Records to process
## START

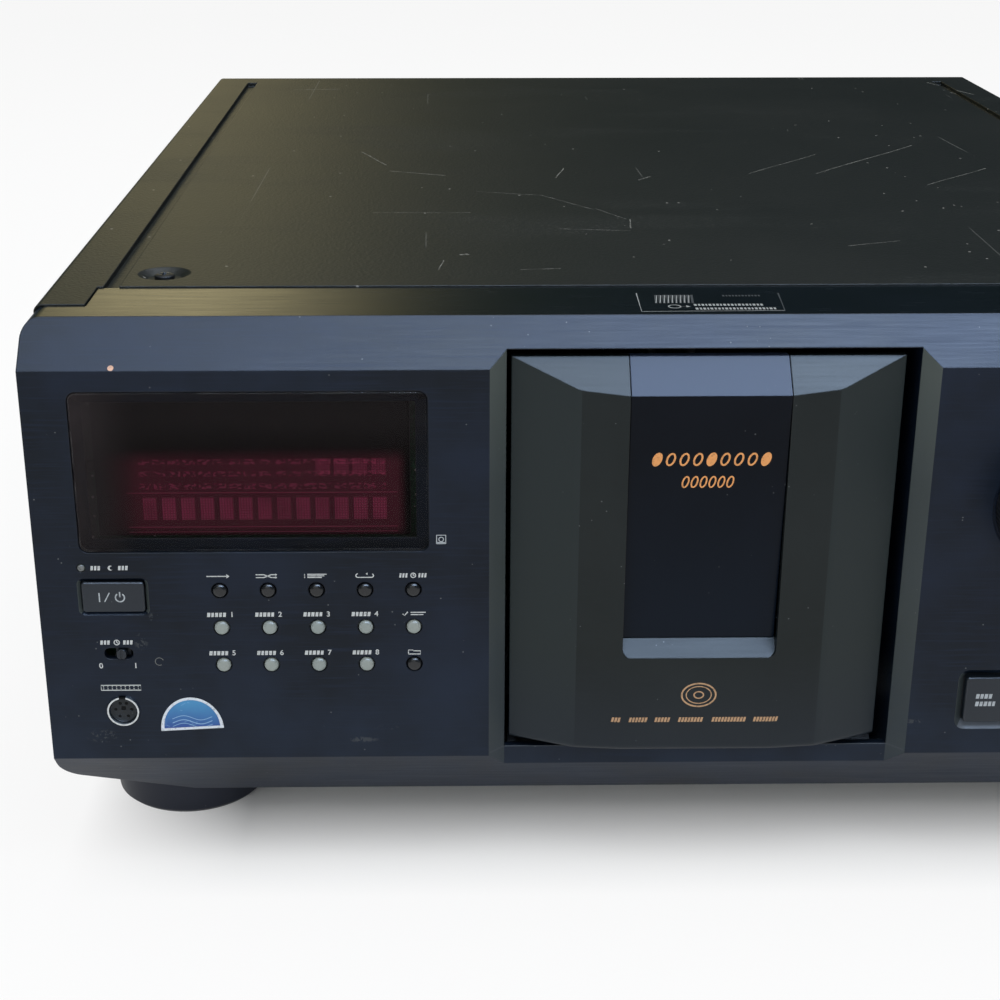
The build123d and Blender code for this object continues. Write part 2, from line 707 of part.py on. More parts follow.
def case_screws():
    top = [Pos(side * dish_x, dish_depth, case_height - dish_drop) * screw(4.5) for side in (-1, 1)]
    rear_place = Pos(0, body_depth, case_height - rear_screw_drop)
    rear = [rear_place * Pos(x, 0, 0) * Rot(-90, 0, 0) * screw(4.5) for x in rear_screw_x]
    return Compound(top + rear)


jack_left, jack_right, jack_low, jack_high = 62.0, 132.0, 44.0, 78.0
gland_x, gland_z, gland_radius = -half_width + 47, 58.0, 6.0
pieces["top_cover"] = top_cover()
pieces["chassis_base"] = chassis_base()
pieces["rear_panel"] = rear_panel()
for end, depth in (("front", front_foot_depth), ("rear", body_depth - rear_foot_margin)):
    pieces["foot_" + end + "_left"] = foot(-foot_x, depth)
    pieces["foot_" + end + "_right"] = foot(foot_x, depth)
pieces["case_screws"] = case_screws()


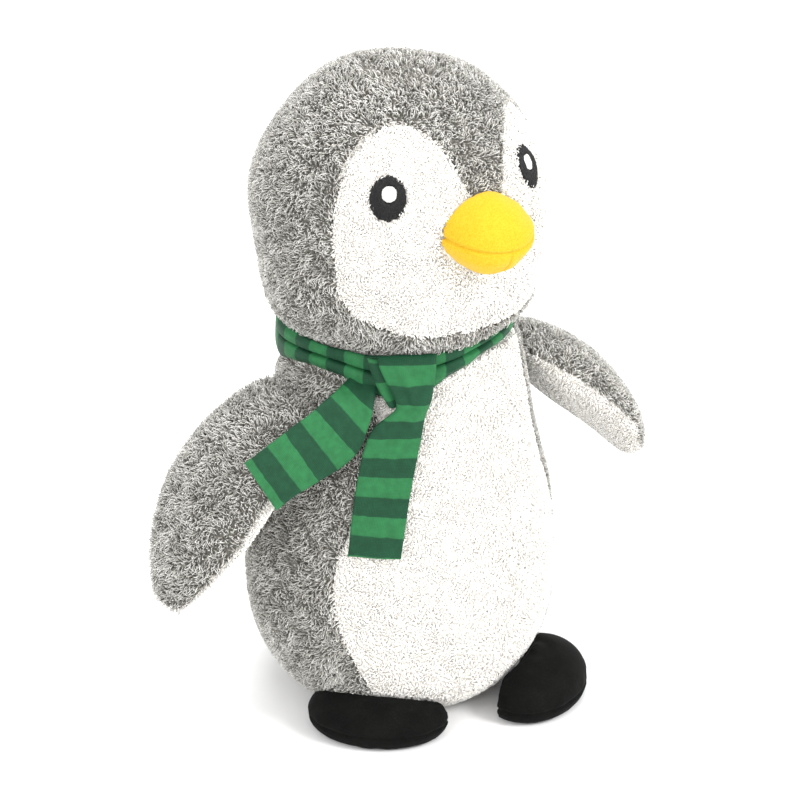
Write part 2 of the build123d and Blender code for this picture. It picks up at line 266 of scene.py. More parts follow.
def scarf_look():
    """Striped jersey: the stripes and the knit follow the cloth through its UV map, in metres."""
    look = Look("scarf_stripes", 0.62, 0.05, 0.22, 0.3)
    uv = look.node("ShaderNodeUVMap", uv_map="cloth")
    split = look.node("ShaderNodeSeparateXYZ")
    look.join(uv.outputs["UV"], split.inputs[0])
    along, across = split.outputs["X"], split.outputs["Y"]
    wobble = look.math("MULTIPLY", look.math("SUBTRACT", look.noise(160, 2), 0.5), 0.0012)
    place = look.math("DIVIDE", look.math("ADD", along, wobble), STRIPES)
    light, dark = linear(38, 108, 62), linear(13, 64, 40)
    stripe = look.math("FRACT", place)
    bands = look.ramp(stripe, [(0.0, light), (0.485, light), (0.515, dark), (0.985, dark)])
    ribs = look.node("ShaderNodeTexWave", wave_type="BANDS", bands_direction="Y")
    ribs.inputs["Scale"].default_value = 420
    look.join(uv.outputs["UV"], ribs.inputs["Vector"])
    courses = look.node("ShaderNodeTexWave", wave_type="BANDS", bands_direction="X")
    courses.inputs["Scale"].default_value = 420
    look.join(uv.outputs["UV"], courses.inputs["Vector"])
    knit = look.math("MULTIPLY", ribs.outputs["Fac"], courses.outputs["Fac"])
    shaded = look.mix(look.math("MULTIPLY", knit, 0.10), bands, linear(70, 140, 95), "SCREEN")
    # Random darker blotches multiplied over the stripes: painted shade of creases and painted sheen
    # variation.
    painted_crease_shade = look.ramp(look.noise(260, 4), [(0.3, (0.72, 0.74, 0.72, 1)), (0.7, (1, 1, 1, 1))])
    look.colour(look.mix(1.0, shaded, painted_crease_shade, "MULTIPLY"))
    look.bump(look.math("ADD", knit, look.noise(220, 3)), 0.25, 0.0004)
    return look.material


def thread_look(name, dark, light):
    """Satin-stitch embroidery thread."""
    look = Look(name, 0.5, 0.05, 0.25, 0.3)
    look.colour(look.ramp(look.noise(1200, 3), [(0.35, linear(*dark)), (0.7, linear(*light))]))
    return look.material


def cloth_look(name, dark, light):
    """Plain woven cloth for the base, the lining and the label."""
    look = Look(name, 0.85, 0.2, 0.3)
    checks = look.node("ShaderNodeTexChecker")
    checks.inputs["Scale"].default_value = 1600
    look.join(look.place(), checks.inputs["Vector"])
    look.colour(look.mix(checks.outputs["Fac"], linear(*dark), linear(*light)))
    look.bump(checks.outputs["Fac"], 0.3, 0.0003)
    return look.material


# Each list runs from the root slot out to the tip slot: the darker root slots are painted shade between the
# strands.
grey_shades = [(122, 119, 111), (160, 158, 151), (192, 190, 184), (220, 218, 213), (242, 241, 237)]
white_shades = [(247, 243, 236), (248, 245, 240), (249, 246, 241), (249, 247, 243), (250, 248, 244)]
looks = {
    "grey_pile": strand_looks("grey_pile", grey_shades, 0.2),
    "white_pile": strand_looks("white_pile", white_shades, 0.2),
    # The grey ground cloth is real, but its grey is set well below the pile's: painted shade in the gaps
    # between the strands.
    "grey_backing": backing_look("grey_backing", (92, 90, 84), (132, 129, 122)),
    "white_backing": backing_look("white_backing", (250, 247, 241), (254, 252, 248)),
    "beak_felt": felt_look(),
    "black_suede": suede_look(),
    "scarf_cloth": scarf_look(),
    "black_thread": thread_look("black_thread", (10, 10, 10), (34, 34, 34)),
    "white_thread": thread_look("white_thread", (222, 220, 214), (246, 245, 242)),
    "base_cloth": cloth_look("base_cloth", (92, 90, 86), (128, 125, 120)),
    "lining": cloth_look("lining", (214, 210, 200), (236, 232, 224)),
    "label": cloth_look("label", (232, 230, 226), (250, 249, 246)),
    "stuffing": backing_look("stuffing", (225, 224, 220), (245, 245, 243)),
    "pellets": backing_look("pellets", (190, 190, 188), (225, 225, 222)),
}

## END

Problem
Extract all of the data shown above without alteration.

Answer to the problem
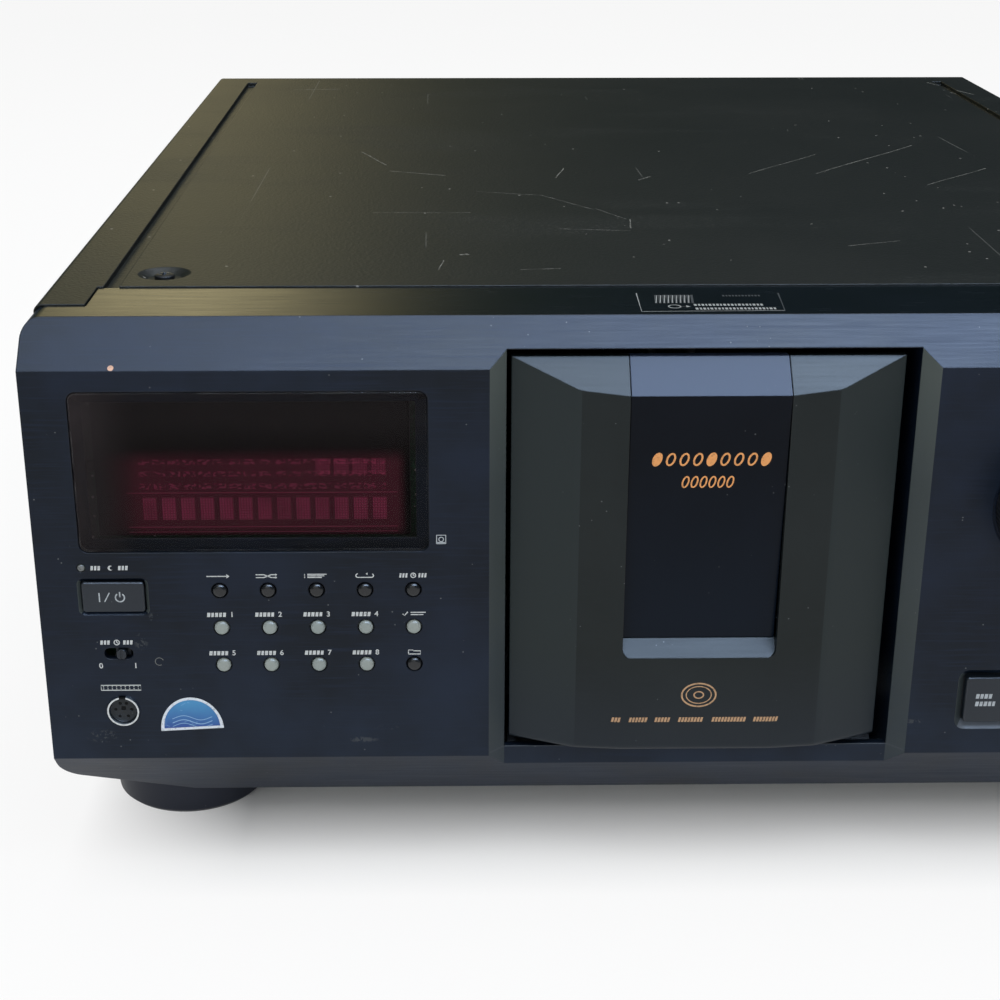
The build123d and Blender code for this object continues. Write part 2, from line 707 of part.py on. More parts follow.
def case_screws():
    top = [Pos(side * dish_x, dish_depth, case_height - dish_drop) * screw(4.5) for side in (-1, 1)]
    rear_place = Pos(0, body_depth, case_height - rear_screw_drop)
    rear = [rear_place * Pos(x, 0, 0) * Rot(-90, 0, 0) * screw(4.5) for x in rear_screw_x]
    return Compound(top + rear)


jack_left, jack_right, jack_low, jack_high = 62.0, 132.0, 44.0, 78.0
gland_x, gland_z, gland_radius = -half_width + 47, 58.0, 6.0
pieces["top_cover"] = top_cover()
pieces["chassis_base"] = chassis_base()
pieces["rear_panel"] = rear_panel()
for end, depth in (("front", front_foot_depth), ("rear", body_depth - rear_foot_margin)):
    pieces["foot_" + end + "_left"] = foot(-foot_x, depth)
    pieces["foot_" + end + "_right"] = foot(foot_x, depth)
pieces["case_screws"] = case_screws()


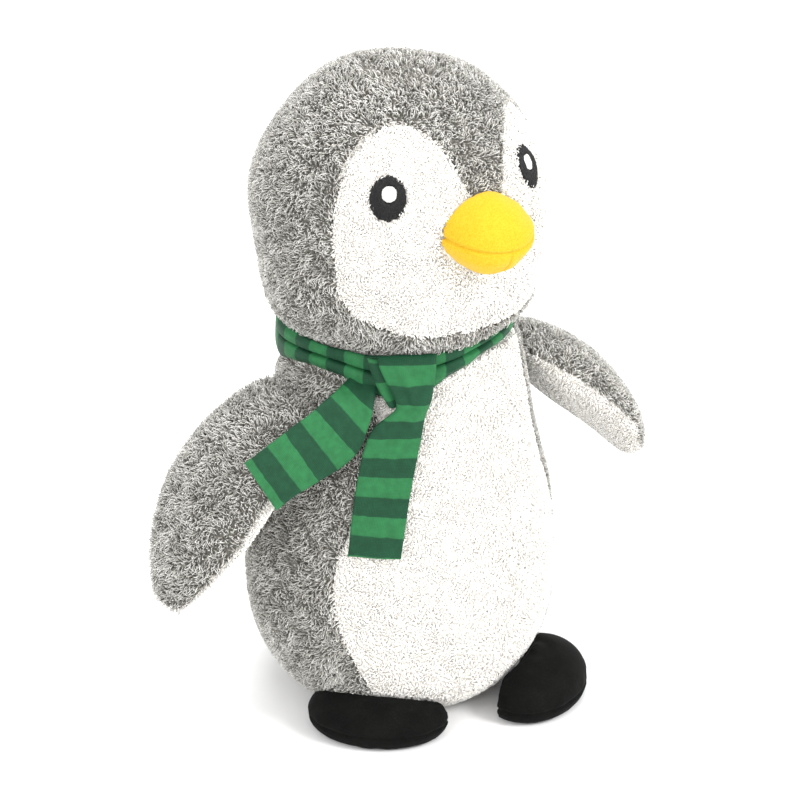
Write part 2 of the build123d and Blender code for this picture. It picks up at line 266 of scene.py. More parts follow.
def scarf_look():
    """Striped jersey: the stripes and the knit follow the cloth through its UV map, in metres."""
    look = Look("scarf_stripes", 0.62, 0.05, 0.22, 0.3)
    uv = look.node("ShaderNodeUVMap", uv_map="cloth")
    split = look.node("ShaderNodeSeparateXYZ")
    look.join(uv.outputs["UV"], split.inputs[0])
    along, across = split.outputs["X"], split.outputs["Y"]
    wobble = look.math("MULTIPLY", look.math("SUBTRACT", look.noise(160, 2), 0.5), 0.0012)
    place = look.math("DIVIDE", look.math("ADD", along, wobble), STRIPES)
    light, dark = linear(38, 108, 62), linear(13, 64, 40)
    stripe = look.math("FRACT", place)
    bands = look.ramp(stripe, [(0.0, light), (0.485, light), (0.515, dark), (0.985, dark)])
    ribs = look.node("ShaderNodeTexWave", wave_type="BANDS", bands_direction="Y")
    ribs.inputs["Scale"].default_value = 420
    look.join(uv.outputs["UV"], ribs.inputs["Vector"])
    courses = look.node("ShaderNodeTexWave", wave_type="BANDS", bands_direction="X")
    courses.inputs["Scale"].default_value = 420
    look.join(uv.outputs["UV"], courses.inputs["Vector"])
    knit = look.math("MULTIPLY", ribs.outputs["Fac"], courses.outputs["Fac"])
    shaded = look.mix(look.math("MULTIPLY", knit, 0.10), bands, linear(70, 140, 95), "SCREEN")
    # Random darker blotches multiplied over the stripes: painted shade of creases and painted sheen
    # variation.
    painted_crease_shade = look.ramp(look.noise(260, 4), [(0.3, (0.72, 0.74, 0.72, 1)), (0.7, (1, 1, 1, 1))])
    look.colour(look.mix(1.0, shaded, painted_crease_shade, "MULTIPLY"))
    look.bump(look.math("ADD", knit, look.noise(220, 3)), 0.25, 0.0004)
    return look.material


def thread_look(name, dark, light):
    """Satin-stitch embroidery thread."""
    look = Look(name, 0.5, 0.05, 0.25, 0.3)
    look.colour(look.ramp(look.noise(1200, 3), [(0.35, linear(*dark)), (0.7, linear(*light))]))
    return look.material


def cloth_look(name, dark, light):
    """Plain woven cloth for the base, the lining and the label."""
    look = Look(name, 0.85, 0.2, 0.3)
    checks = look.node("ShaderNodeTexChecker")
    checks.inputs["Scale"].default_value = 1600
    look.join(look.place(), checks.inputs["Vector"])
    look.colour(look.mix(checks.outputs["Fac"], linear(*dark), linear(*light)))
    look.bump(checks.outputs["Fac"], 0.3, 0.0003)
    return look.material


# Each list runs from the root slot out to the tip slot: the darker root slots are painted shade between the
# strands.
grey_shades = [(122, 119, 111), (160, 158, 151), (192, 190, 184), (220, 218, 213), (242, 241, 237)]
white_shades = [(247, 243, 236), (248, 245, 240), (249, 246, 241), (249, 247, 243), (250, 248, 244)]
looks = {
    "grey_pile": strand_looks("grey_pile", grey_shades, 0.2),
    "white_pile": strand_looks("white_pile", white_shades, 0.2),
    # The grey ground cloth is real, but its grey is set well below the pile's: painted shade in the gaps
    # between the strands.
    "grey_backing": backing_look("grey_backing", (92, 90, 84), (132, 129, 122)),
    "white_backing": backing_look("white_backing", (250, 247, 241), (254, 252, 248)),
    "beak_felt": felt_look(),
    "black_suede": suede_look(),
    "scarf_cloth": scarf_look(),
    "black_thread": thread_look("black_thread", (10, 10, 10), (34, 34, 34)),
    "white_thread": thread_look("white_thread", (222, 220, 214), (246, 245, 242)),
    "base_cloth": cloth_look("base_cloth", (92, 90, 86), (128, 125, 120)),
    "lining": cloth_look("lining", (214, 210, 200), (236, 232, 224)),
    "label": cloth_look("label", (232, 230, 226), (250, 249, 246)),
    "stuffing": backing_look("stuffing", (225, 224, 220), (245, 245, 243)),
    "pellets": backing_look("pellets", (190, 190, 188), (225, 225, 222)),
}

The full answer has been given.